Some of these names appear to include suffixes:
- Six of the Mahan names include a suffix /*-pieliɑi/ 卑離, (Note: Later Han Chinese pronunciations are given for names from early Chinese texts.) which has been compared with the common element 夫里 'town' in later Baekje placenames and Late Middle Korean /-βɨr/ 'town'.
- Two of the Byeonhan names and one of the Jinhan names include a suffix /*-mietoŋ/ 彌凍, which has been compared with Late Middle Korean and Proto-Japonic /*mətə/, both meaning 'base, bottom' and claimed by Samuel Martin to be cognate.
- One of the Byeonhan names ends with /*-jama/ 邪馬, which is commonly identified with Proto-Japonic /*jama/ 'mountain'.
The Gwanggaeto Stele (414) lists Goguryeo and Han villages, without subdividing the latter.

In the 4th century, Baekje, the Gaya confederacy and Silla arose from Mahan, Byeonhan and Jinhan respectively. (Note: Traditional histories give founding dates for Baekje and Silla of 18 BC and 57 BC respectively, and these dates are repeated in textbooks, but archaeological and documentary evidence indicates that these kingdoms were founded in the 4th century.)
Linguistic evidence from these states is sparse and, being recorded in Chinese characters, difficult to interpret.
Most of these materials come from Silla, whose language is generally believed to be ancestral to all extant Korean varieties as a result of the Sillan unification of most of the peninsula in the late 7th century.

Apart from placenames, whose interpretation is controversial, data on the Baekje language is extremely sparse:
- The Book of Liang (635) states that the language of Baekje was the same as that of Goguryeo.
- The Book of Zhou (636) states that the Baekje gentry and commoners have different words for 'king'.
- According to the Samguk sagi, the kingdom of Baekje was founded by immigrants from Goguryeo who took over Mahan.
- The Japanese history Nihon Shoki, compiled in the early 8th century from earlier documents, including some from Baekje, records 42 Baekje words. These are transcribed as Old Japanese syllables, which are restricted to the form (C)V, limiting the precision of the transcription. About half of them appear to be Koreanic.

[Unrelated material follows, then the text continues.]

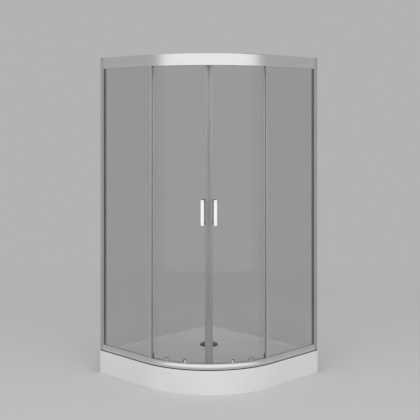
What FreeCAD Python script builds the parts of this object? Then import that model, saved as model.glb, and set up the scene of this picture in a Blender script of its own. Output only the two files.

A single word is directly attributed to the Gaya language in the Samguk sagi (1145).
It is the word for 'gate', and appears to resemble the Old Japanese word for 'gate'.

== Interpretations ==

Different authors have offered a variety of views on the natures of these languages, based on the extant records and evidence that Peninsular Japonic languages were still spoken in southern and central parts of the peninsula in the early centuries of the common era.
The issue is politically charged in Korea, with scholars who point out differences being accused by nationalists of trying to "divide the homeland".

Based on the account of the Records of the Three Kingdoms, linguist Ki-Moon Lee divided the languages spoken on the Korean peninsula at that time into Puyŏ and Han groups.
Lee originally proposed that these were two branches of a Koreanic language family, a view that was widely adopted by scholars in Korea.
He later argued that the Puyŏ languages were intermediate between Korean and Japanese.

Christopher Beckwith argues that the Han languages were Koreanic, and replaced the Japonic Puyŏ languages from the 7th century.
Alexander Vovin and James Marshall Unger argue that the Han languages were Japonic, and were replaced by Koreanic Puyŏ languages in the 4th century.

Based on the vocabulary in the Nihon Shoki and the passage in the Book of Zhou about words for 'king', Kōno Rokurō argued that the kingdom of Baekje was bilingual, with the gentry speaking a Puyŏ language and the common people a Han language.
Juha Janhunen argues that Baekje was Japonic speaking until Koreanic expanded from Silla.